§ **Problem to work on**: Write out exactly, please, the lines from the one containing "What parts and" to the end of the material.
============
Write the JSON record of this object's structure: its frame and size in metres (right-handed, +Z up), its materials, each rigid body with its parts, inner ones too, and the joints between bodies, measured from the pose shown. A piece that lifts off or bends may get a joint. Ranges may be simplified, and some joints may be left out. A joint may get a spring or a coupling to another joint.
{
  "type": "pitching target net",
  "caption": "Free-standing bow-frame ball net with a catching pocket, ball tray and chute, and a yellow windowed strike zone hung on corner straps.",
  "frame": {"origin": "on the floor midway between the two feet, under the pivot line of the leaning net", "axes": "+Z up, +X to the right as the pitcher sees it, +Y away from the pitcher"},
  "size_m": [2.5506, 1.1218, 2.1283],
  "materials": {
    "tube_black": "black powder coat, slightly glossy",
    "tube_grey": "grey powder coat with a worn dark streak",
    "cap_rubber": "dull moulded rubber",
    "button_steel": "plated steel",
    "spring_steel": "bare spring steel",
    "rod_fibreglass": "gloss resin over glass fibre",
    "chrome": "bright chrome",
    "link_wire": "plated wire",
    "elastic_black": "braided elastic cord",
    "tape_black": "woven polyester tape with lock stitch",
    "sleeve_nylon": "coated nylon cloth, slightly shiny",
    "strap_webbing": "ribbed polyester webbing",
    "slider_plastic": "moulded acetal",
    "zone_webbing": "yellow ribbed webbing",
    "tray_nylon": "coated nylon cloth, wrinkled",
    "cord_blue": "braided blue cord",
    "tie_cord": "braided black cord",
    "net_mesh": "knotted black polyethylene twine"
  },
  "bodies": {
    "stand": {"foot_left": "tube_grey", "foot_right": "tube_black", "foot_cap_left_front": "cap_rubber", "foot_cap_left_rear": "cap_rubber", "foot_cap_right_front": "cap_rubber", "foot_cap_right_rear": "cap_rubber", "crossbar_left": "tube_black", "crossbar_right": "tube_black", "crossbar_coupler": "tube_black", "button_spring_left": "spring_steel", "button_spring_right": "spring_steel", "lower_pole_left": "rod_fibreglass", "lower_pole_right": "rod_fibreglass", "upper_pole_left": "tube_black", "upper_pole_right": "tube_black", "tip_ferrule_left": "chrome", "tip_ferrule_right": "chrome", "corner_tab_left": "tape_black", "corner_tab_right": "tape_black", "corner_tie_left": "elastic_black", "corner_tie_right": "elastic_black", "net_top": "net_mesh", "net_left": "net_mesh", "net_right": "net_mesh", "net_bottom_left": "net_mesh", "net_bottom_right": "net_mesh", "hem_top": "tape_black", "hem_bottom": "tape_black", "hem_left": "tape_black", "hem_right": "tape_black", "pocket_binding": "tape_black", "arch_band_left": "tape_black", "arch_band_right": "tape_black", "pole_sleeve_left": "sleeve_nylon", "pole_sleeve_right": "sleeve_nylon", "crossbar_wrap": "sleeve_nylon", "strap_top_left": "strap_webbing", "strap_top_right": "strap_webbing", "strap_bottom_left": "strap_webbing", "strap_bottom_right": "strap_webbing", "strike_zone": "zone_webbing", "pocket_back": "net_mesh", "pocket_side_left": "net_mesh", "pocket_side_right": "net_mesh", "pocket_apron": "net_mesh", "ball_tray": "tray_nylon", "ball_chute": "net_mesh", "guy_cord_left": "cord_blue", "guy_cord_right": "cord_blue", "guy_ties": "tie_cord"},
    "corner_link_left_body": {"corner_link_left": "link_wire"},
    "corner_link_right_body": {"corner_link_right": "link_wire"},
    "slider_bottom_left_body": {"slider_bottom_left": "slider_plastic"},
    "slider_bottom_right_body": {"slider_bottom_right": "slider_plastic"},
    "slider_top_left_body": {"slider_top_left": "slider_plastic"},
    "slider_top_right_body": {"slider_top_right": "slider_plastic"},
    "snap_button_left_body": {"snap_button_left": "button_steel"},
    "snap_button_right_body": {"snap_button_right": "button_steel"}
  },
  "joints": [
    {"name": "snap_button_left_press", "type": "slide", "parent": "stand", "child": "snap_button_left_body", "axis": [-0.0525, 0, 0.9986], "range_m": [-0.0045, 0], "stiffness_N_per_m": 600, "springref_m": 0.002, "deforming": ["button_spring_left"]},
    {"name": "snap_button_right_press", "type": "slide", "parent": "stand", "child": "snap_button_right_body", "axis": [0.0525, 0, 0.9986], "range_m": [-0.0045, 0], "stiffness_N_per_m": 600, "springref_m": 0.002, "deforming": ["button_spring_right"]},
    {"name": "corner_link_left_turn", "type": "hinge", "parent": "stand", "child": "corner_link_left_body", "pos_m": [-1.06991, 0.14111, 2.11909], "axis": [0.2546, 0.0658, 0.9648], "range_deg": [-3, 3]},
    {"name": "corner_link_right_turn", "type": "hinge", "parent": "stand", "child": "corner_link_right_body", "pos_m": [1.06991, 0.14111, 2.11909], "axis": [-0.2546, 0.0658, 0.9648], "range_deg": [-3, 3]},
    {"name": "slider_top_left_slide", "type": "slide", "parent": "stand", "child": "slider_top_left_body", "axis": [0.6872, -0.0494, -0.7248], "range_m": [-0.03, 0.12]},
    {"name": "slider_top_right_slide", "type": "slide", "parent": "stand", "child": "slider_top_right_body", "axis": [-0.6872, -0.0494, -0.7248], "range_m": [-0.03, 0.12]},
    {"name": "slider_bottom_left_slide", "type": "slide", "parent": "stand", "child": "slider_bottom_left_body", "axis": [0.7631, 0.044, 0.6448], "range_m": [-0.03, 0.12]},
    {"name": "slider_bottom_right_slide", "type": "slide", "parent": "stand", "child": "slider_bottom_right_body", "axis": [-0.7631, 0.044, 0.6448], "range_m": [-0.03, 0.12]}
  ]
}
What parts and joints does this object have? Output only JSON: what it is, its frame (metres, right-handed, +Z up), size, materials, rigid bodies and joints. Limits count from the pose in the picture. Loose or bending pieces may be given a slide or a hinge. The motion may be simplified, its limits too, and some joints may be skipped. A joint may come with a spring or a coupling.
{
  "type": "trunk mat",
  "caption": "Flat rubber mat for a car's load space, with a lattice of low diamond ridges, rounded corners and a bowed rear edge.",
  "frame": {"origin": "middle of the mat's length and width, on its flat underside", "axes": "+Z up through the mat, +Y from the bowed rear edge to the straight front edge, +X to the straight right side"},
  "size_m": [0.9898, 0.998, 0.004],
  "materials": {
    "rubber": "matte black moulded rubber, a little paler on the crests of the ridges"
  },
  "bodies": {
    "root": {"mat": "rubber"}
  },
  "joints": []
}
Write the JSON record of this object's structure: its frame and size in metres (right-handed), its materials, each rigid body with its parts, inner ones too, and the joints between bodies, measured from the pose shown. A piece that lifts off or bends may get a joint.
============
§ **Answer to the exercise**:
What parts and joints does this object have? Output only JSON: what it is, its frame (metres, right-handed, +Z up), size, materials, rigid bodies and joints. Limits count from the pose in the picture. Loose or bending pieces may be given a slide or a hinge. The motion may be simplified, its limits too, and some joints may be skipped. A joint may come with a spring or a coupling.
{
  "type": "trunk mat",
  "caption": "Flat rubber mat for a car's load space, with a lattice of low diamond ridges, rounded corners and a bowed rear edge.",
  "frame": {"origin": "middle of the mat's length and width, on its flat underside", "axes": "+Z up through the mat, +Y from the bowed rear edge to the straight front edge, +X to the straight right side"},
  "size_m": [0.9898, 0.998, 0.004],
  "materials": {
    "rubber": "matte black moulded rubber, a little paler on the crests of the ridges"
  },
  "bodies": {
    "root": {"mat": "rubber"}
  },
  "joints": []
}
Write the JSON record of this object's structure: its frame and size in metres (right-handed), its materials, each rigid body with its parts, inner ones too, and the joints between bodies, measured from the pose shown. A piece that lifts off or bends may get a joint.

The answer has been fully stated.